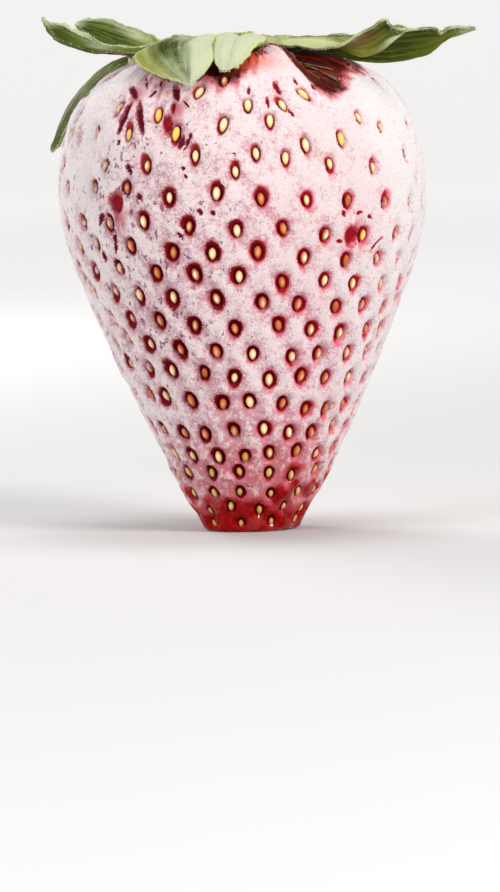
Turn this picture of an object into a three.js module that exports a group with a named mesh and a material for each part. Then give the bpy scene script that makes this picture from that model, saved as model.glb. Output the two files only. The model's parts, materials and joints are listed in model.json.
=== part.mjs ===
// A strawberry standing on the small flat spot at its tip, with its calyx on top.
// Millimetres, +Z up. The origin is the middle of the flat spot that the berry rests on.
// The flesh is one solid. The calyx is a disc with the stub of the stem on it, and round
// the disc stand the sepals and the smaller bracts between them, each a thin solid leaf.
// Azimuths are in degrees about +Z: 0 points along +X, and -90 is the side seen first.

import * as THREE from 'three';
import { mergeVertices } from 'three/addons/utils/BufferGeometryUtils.js';

// ---- driving dimensions ----

const restRadius = 4.3;        // flat spot at the tip
const bellyRadius = 18.0;      // widest girth, at bellyHeight
const bellyHeight = 33.0;
const shoulderRadius = 13.2;   // where the side turns over into the top
const shoulderHeight = 44.9;
const rimHeight = 46.7;        // low rim of flesh round the calyx
const crownHeight = 46.3;      // hollow of the flesh under the disc
const depthShare = 0.96;       // front to back against side to side

const fleshRows = 32;          // facets from the flat spot to the crown
const fleshSectors = 56;       // facets round the axis

const gap = 0.35;              // clearance between touching pieces
const discRadius = 4.3;
const discThickness = 1.15;
const dishDepth = 0.45;        // the middle of the disc is dished by this much

const stubRadius = 1.25;
const stubHeight = 0.9;
const discSectors = 28;
const stubSectors = 20;

const leafThickness = 0.4;
const leafRows = 10;           // facets along a leaf
const leafColumns = 4;         // facets across it
const leafBaseShare = 0.3;     // width at the disc against the widest
const leafTipShare = 0.08;     // width of the blunt point against the widest
const leafWidest = 0.52;       // where along its length a leaf is widest
const leafPointing = 1.6;      // below 2 the point is slim, above it is full
const leafStart = discRadius + gap;

// The leaves leave the disc in two tiers.
const lowTier = 47.05;
const highTier = 47.7;

// Each leaf runs outwards through [reach from the axis, height] points. cup lifts its edges
// (or drops them, if negative) by that share of half its width, sweep turns it sideways
// along its length, and roll tips it about its own midrib. Angles are in degrees.
const leaves = [
  { name: 'sepal_right', tier: lowTier, azimuth: 3, sweep: 0, width: 6.0, cup: 0.6, roll: 0,
    path: [[8, 46.9], [13.2, 46.3], [18, 46.5], [23, 48.7]] },
  { name: 'bract_right', tier: highTier, azimuth: -21, sweep: 0, width: 4.4, cup: 0.3, roll: 0,
    path: [[8.2, 47.9], [12.6, 47.5], [17.0, 49.3]] },
  { name: 'sepal_back_right', tier: lowTier, azimuth: 46, sweep: 0, width: 6.6, cup: 0.1, roll: 0,
    path: [[8, 47.5], [14, 47.3], [19, 46.4]] },
  { name: 'bract_back_right', tier: highTier, azimuth: 72, sweep: 4, width: 4.0, cup: 0.1, roll: 0,
    path: [[8, 48.3], [13, 48.2], [16.5, 46.6]] },
  { name: 'sepal_back', tier: lowTier, azimuth: 100, sweep: 0, width: 7.0, cup: 0.1, roll: 0,
    path: [[8, 47.4], [14, 47.0], [19, 44.4]] },
  { name: 'bract_back_left', tier: highTier, azimuth: 119, sweep: -4, width: 4.2, cup: 0.1,
    roll: 0, path: [[8, 48.3], [13, 48.4], [16.5, 47.0]] },
  { name: 'sepal_left_upper', tier: highTier, azimuth: 154, sweep: 7, width: 5.8, cup: 0.15,
    roll: 16, path: [[8, 48.4], [12.5, 49.5], [17.2, 49.8]] },
  { name: 'sepal_left_low', tier: lowTier, azimuth: 176, sweep: -2, width: 4.6, cup: -0.1,
    roll: 0, path: [[9.2, 47.2], [14.9, 44.5], [18.0, 40.7], [19.2, 37.3]] },
  { name: 'sepal_left_long', tier: highTier, azimuth: 192, sweep: -2, width: 4.8, cup: 0.3,
    roll: 0, path: [[8, 47.9], [14, 47.6], [19.4, 50.1]] },
  { name: 'bract_front_left', tier: lowTier, azimuth: 212, sweep: 2, width: 4.2, cup: -0.1,
    roll: 0, path: [[7.6, 47.3], [10.6, 46.9], [13.4, 46.0]] },
  { name: 'sepal_front', tier: highTier, azimuth: 229, sweep: 20, width: 7.6, cup: -0.25,
    roll: 0, path: [[7.6, 48.5], [12.6, 47.6], [15.9, 43.6]] },
  { name: 'bract_front', tier: lowTier, azimuth: 269, sweep: -10, width: 4.8, cup: -0.1,
    roll: 0, path: [[7.4, 47.38], [10.4, 46.94], [12.9, 45.9]] },
];

// Furrows that run up the shoulder to the calyx, between low ridges of flesh.
const furrowCount = 7;
const furrowDepth = 0.35;
const hollowAzimuth = -48;     // the one deep hollow, under the right-hand leaves
const hollowWidth = 12;        // degrees, half
const hollowDepth = 1.4;
const neckAzimuth = -65;       // beside it a ridge of flesh climbs to the calyx
const neckWidth = 10;          // degrees, half
const neckRise = 1.25;

// ---- materials ----

const frostedFlesh = new THREE.MeshStandardMaterial({ color: 0xe3bcc2, roughness: 0.7, metalness: 0 });
const leafGreen = new THREE.MeshStandardMaterial({ color: 0x93a868, roughness: 0.65, metalness: 0 });
const discGreen = new THREE.MeshStandardMaterial({ color: 0xb4c078, roughness: 0.65, metalness: 0 });
const stemGreen = new THREE.MeshStandardMaterial({ color: 0xa3a886, roughness: 0.8, metalness: 0 });

const radians = THREE.MathUtils.degToRad;

function named(name, geometry, material) {
  const mesh = new THREE.Mesh(geometry, material);
  mesh.name = name;
  return mesh;
}

// A round solid about +Z from [radius, height] points, low to high, on the axis at both ends.
function turned(points, sectors) {
  const profile = points.map(([radius, height]) => new THREE.Vector2(radius, height));
  return new THREE.LatheGeometry(profile, sectors).rotateX(Math.PI / 2);
}

// Shares one vertex between the facets that meet there, and moves each vertex.
function reshaped(geometry, move) {
  geometry.deleteAttribute('normal');
  geometry.deleteAttribute('uv');
  const merged = mergeVertices(geometry, 1e-3);
  const position = merged.getAttribute('position');
  const point = new THREE.Vector3();
  for (let i = 0; i < position.count; i += 1) {
    point.fromBufferAttribute(position, i);
    move(point);
    position.setXYZ(i, point.x, point.y, point.z);
  }
  merged.computeVertexNormals();
  return merged;
}

// ---- flesh ----

// The side of the berry, from the flat spot up to the crown: a blunt cone that swells to the
// belly and turns in over the shoulder.
function fleshOutline() {
  const side = new THREE.SplineCurve([
    [restRadius, 0], [5.9, 1.9], [7.75, 5.2], [10.1, 10], [12.8, 16], [15.2, 22],
    [17.1, 27.5], [bellyRadius, bellyHeight], [17.3, 38.4], [15.6, 42.1],
    [shoulderRadius, shoulderHeight], [9.8, 46.1], [6.6, rimHeight], [4.9, crownHeight],
  ].map(([radius, height]) => new THREE.Vector2(radius, height)));
  const points = side.getSpacedPoints(fleshRows);
  return [[0, 0], ...points.map((p) => [p.x, p.y]), [0, crownHeight]];
}

// 1 at the middle azimuth, falling away on both sides of it.
function near(azimuth, middle, halfWidth) {
  const turn = Math.atan2(
    Math.sin(azimuth - radians(middle)), Math.cos(azimuth - radians(middle)));
  return Math.exp(-((turn / radians(halfWidth)) ** 2));
}

// How far the flesh sinks into its furrows at this azimuth, in millimetres, before the fade.
function furrow(azimuth) {
  const waves = furrowDepth * (0.5 + 0.5 * Math.cos(furrowCount * azimuth));
  return waves + hollowDepth * near(azimuth, hollowAzimuth, hollowWidth);
}

// How far the neck ridge climbs here, in millimetres.
function neck(azimuth, radius, height) {
  if (height < 42) return 0;
  const inner = THREE.MathUtils.smoothstep(radius, 4.9, 6.8);
  const outer = 1 - THREE.MathUtils.smoothstep(radius, 8.2, 13);
  return neckRise * near(azimuth, neckAzimuth, neckWidth) * inner * outer;
}

function flesh() {
  const fadeLow = 41;          // furrows start here, on the side
  const fadeHigh = 45.5;       // and are full from here up
  const fadeIn = 3;            // and fade again towards the disc over this far
  const shape = reshaped(turned(fleshOutline(), fleshSectors), (point) => {
    const radius = Math.hypot(point.x, point.y);
    const azimuth = Math.atan2(point.y, point.x);
    const fade = THREE.MathUtils.smoothstep(point.z, fadeLow, fadeHigh)
      * THREE.MathUtils.smoothstep(radius, discRadius, discRadius + fadeIn);
    point.z += neck(azimuth, radius, point.z) - fade * furrow(azimuth);
    point.y *= 1 - (1 - depthShare) * Math.sin(Math.PI * point.z / crownHeight);
  });
  return named('berry', shape, frostedFlesh);
}

// ---- calyx ----

function disc() {
  const low = crownHeight + gap;
  const high = low + discThickness;
  const edge = 0.25;           // rounding at the rim
  const dish = 2.6;            // radius where the dished middle starts
  const points = [
    [0, low], [discRadius - edge, low], [discRadius, low + edge],
    [discRadius, high - edge], [discRadius - edge, high], [dish, high],
    [stubRadius + gap, high - dishDepth], [0, high - dishDepth],
  ];
  return named('calyx_disc', turned(points, discSectors), discGreen);
}

function stub() {
  const edge = 0.2;
  const points = [
    [0, 0], [stubRadius, 0], [stubRadius, stubHeight - edge],
    [stubRadius - edge, stubHeight], [0, stubHeight],
  ];
  const mesh = named('stem_stub', turned(points, stubSectors), stemGreen);
  mesh.position.z = crownHeight + gap + discThickness - dishDepth + gap;
  return mesh;
}

// Half the width of a leaf at a share of its length, as a share of its widest.
function leafOutline(along) {
  if (along < leafWidest) {
    const rise = Math.sin((along / leafWidest) * Math.PI / 2);
    return leafBaseShare + (1 - leafBaseShare) * rise;
  }
  const fall = (along - leafWidest) / (1 - leafWidest);
  return leafTipShare + (1 - leafTipShare) * (1 - fall ** leafPointing);
}

// A flat slab bent along the leaf's midrib, tapered, cupped and rolled.
function leaf({ name, tier, azimuth, sweep, width, cup, roll, path }) {
  const midrib = new THREE.CatmullRomCurve3(
    [[leafStart, tier], ...path].map(([reach, height], i, all) => {
      const turn = radians(azimuth + sweep * i / (all.length - 1));
      return new THREE.Vector3(reach * Math.cos(turn), reach * Math.sin(turn), height);
    }));
  const up = new THREE.Vector3(0, 0, 1);
  const slab = new THREE.BoxGeometry(1, 1, leafThickness, leafRows, leafColumns, 1);
  const shape = reshaped(slab, (point) => {
    const along = THREE.MathUtils.clamp(point.x + 0.5, 0, 1);
    const across = point.y * 2;
    const centre = midrib.getPoint(along);
    const forward = midrib.getTangent(along);
    const side = new THREE.Vector3().crossVectors(up, forward).normalize();
    side.applyAxisAngle(forward, radians(roll) * along);
    const normal = new THREE.Vector3().crossVectors(forward, side);
    const half = width / 2 * leafOutline(along);
    const lift = cup * along * half * across * across + point.z;
    point.copy(centre).addScaledVector(side, across * half).addScaledVector(normal, lift);
  });
  return named(name, shape, leafGreen);
}

const strawberry = new THREE.Group();
strawberry.add(flesh(), disc(), stub(), ...leaves.map(leaf));

export default strawberry;
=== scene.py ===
# A frosted strawberry standing on its thawed tip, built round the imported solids.
# Settings are in millimetres and degrees, the meshes in metres.
import json
import math
import random
import bpy
import numpy as np
from mathutils import Matrix, Vector

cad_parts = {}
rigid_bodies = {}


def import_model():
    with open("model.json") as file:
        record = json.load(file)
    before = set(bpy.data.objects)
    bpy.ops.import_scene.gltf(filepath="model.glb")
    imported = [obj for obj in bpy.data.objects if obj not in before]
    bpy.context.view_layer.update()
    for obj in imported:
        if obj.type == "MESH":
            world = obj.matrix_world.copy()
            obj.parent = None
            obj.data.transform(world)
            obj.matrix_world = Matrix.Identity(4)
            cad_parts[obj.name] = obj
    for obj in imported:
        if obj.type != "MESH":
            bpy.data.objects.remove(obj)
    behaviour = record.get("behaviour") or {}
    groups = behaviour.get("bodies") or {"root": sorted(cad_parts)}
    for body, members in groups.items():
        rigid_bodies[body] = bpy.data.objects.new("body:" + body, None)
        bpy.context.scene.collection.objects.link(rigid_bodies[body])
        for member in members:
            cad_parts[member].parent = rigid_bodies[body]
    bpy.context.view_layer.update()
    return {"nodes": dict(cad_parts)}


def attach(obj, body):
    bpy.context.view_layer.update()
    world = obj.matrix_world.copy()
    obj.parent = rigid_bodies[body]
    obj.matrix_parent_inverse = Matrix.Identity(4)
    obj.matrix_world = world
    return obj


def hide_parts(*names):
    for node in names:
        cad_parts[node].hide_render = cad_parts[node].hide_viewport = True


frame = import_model()
mm = 0.001
random.seed(20)
print("frame loaded with", len(frame["nodes"]), "nodes")


# helpers for numbers

def smoothstep(low, high, value):
    share = np.clip((value - low) / (high - low), 0, 1)
    return share * share * (3 - 2 * share)


def bell(gap, width, power=2):  # 1 at no gap, falling off softly over that width
    return np.exp(-(gap / width) ** power)


def shrink(least, share):  # 1 at no share, down to the least at the whole of it
    return 1 - (1 - least) * share


def unit(rows):
    return rows / np.linalg.norm(rows, axis=-1)[..., None]


def wrapped(turn):  # degrees, brought to -180..180
    return (turn + 180) % 360 - 180


def smoothLine(points, count):
    # a smooth curve through the points, evenly stepped, as rows of numbers
    points = np.array(points, float)
    before, after = 2 * points[0] - points[1], 2 * points[-1] - points[-2]
    knots = np.vstack([before, points, after])
    fine = []
    for i in range(1, len(knots) - 2):
        a, b, c, d = knots[i - 1:i + 3]
        for t in np.linspace(0, 1, 24, endpoint=False):
            fine.append(0.5 * (2 * b + (c - a) * t + (2 * a - 5 * b + 4 * c - d) * t ** 2
                               + (3 * b - a - 3 * c + d) * t ** 3))
    fine = np.array(fine + [points[-1]])
    steps = np.linalg.norm(np.diff(fine, axis=0), axis=1)
    arc = np.concatenate([[0], np.cumsum(steps)])
    wanted = np.linspace(0, arc[-1], count)
    return np.stack([np.interp(wanted, arc, column) for column in fine.T], axis=1)


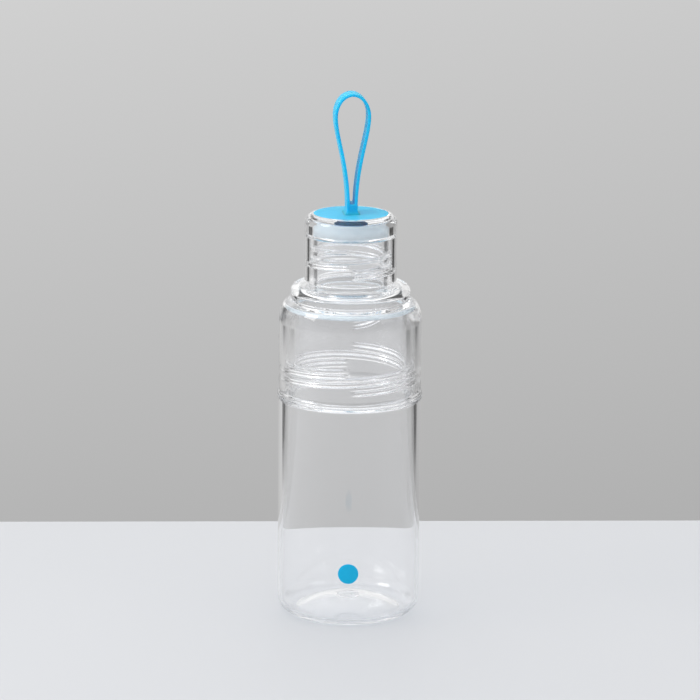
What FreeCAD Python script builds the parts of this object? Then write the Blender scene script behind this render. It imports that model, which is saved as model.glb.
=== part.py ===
"""A clear two-piece water bottle with a screw cap and a moulded silicone strap.

Millimetres, +Z up. The origin is the middle of the foot ring, on the surface the bottle stands on.
The lower body has a threaded neck, the upper body screws down over it, and the cap screws on the
spout of the upper body. Both threads are right-handed, so turning anticlockwise from above opens them.
"""
import FreeCAD, Part
import math
import os

# Roundings used in several places
EDGE_BEND = 0.4
RIM_BEND = 0.6
BORE_EDGE_BEND = 0.5
CORNER_BEND = 0.8

# Lower body
BODY_R = 35.0
BODY_WALL = 2.6
BORE_TAPER = 0.8
BASE_CORNER = 8.0
FOOT_INNER_R = 25.0
FOOT_BEND = 1.0
FLOOR_EDGE_OUT = 0.6
FLOOR_BEND = 1.5
PUSH_UP = 5.8
PUSH_FLAT_R = 5.5
PUSH_BEND = 1.2
DOME_R = 15.5
DOME_Z = 4.3
DOME_BEND = 40.0
DOME_UPPER_OUT = 0.3
FLOOR = 2.4

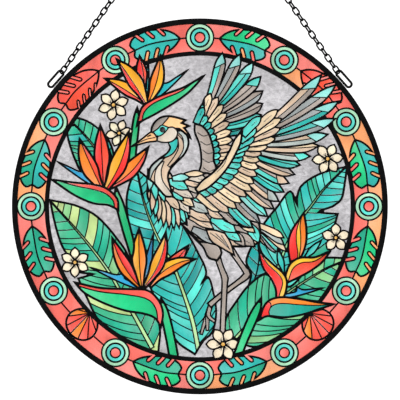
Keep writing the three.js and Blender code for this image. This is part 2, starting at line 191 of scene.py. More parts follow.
# A loop moved outwards, or inwards if the distance is below nought. Points that come too near its sides are dropped.
def shifted(loop, distance):
    before, edge = loop - np.roll(loop, 1, 0), np.roll(loop, -1, 0) - loop
    a = before / np.hypot(before[:, 0], before[:, 1])[:, None]
    b = edge / np.hypot(edge[:, 0], edge[:, 1])[:, None]
    normal = np.stack([a[:, 1] + b[:, 1], -a[:, 0] - b[:, 0]], 1)
    normal /= np.maximum(np.hypot(normal[:, 0], normal[:, 1]), 1e-6)[:, None]
    half = np.maximum(normal[:, 0] * a[:, 1] - normal[:, 1] * a[:, 0], 0.4)
    moved = loop + normal * (distance / half)[:, None]
    share = np.einsum("pek,ek->pe", moved[:, None] - loop[None], edge) / np.maximum(np.sum(edge * edge, 1), 1e-9)
    near = loop[None] + edge[None] * np.clip(share, 0, 1)[:, :, None]
    gap = np.min(np.hypot(*(moved[:, None] - near).transpose(2, 0, 1)), axis=1)
    moved = moved[gap > 0.93 * abs(distance)]
    return moved if len(moved) > 2 else None


# The drawing: every shape paints over the ones before it. A shape inside another one shows only there.
shapes = []


def paint(loop, tint, node, line=None, inside="window"):
    line = leadBuild["figureLine"] if line is None else line
    inside = window if inside == "window" else inside
    shapes.append({"loop": loop, "tint": tint, "node": node, "line": line, "inside": inside})
    return len(shapes) - 1


def area(points, tint, node, line=None, inside="window", step=2.2):
    return paint(outline(points, step), tint, node, line, inside)


def strip(line, tint, node, width=None, inside="window", step=2.2):
    return paint(band(line, step), tint, node, width, inside)


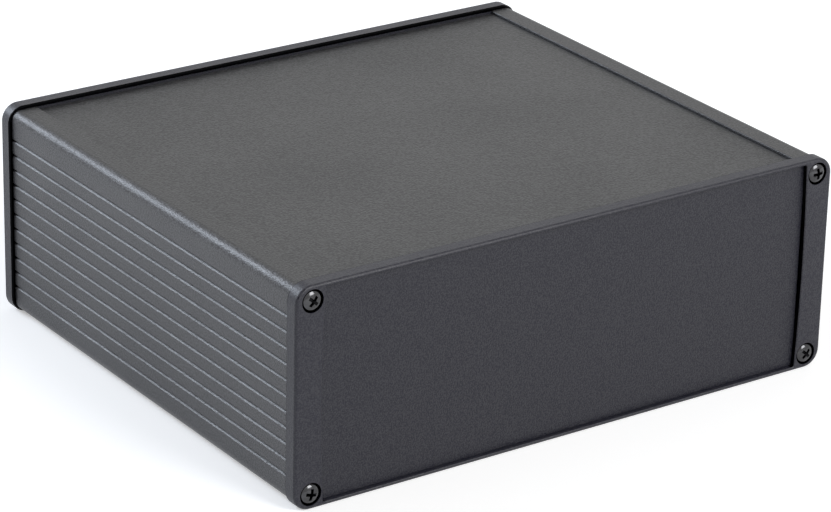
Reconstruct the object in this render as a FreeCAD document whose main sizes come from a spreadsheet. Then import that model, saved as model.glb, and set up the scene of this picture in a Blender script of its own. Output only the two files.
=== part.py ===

# EXERCISE
Write out only the lines that run from the line containing "const strawberry = new THREE.Group();" through the line containing "obj.parent = rigid_bodies[body]", both included, exactly as they appear above.

# OUTPUT
const strawberry = new THREE.Group();
strawberry.add(flesh(), disc(), stub(), ...leaves.map(leaf));

export default strawberry;
=== scene.py ===
# A frosted strawberry standing on its thawed tip, built round the imported solids.
# Settings are in millimetres and degrees, the meshes in metres.
import json
import math
import random
import bpy
import numpy as np
from mathutils import Matrix, Vector

cad_parts = {}
rigid_bodies = {}


def import_model():
    with open("model.json") as file:
        record = json.load(file)
    before = set(bpy.data.objects)
    bpy.ops.import_scene.gltf(filepath="model.glb")
    imported = [obj for obj in bpy.data.objects if obj not in before]
    bpy.context.view_layer.update()
    for obj in imported:
        if obj.type == "MESH":
            world = obj.matrix_world.copy()
            obj.parent = None
            obj.data.transform(world)
            obj.matrix_world = Matrix.Identity(4)
            cad_parts[obj.name] = obj
    for obj in imported:
        if obj.type != "MESH":
            bpy.data.objects.remove(obj)
    behaviour = record.get("behaviour") or {}
    groups = behaviour.get("bodies") or {"root": sorted(cad_parts)}
    for body, members in groups.items():
        rigid_bodies[body] = bpy.data.objects.new("body:" + body, None)
        bpy.context.scene.collection.objects.link(rigid_bodies[body])
        for member in members:
            cad_parts[member].parent = rigid_bodies[body]
    bpy.context.view_layer.update()
    return {"nodes": dict(cad_parts)}


def attach(obj, body):
    bpy.context.view_layer.update()
    world = obj.matrix_world.copy()
    obj.parent = rigid_bodies[body]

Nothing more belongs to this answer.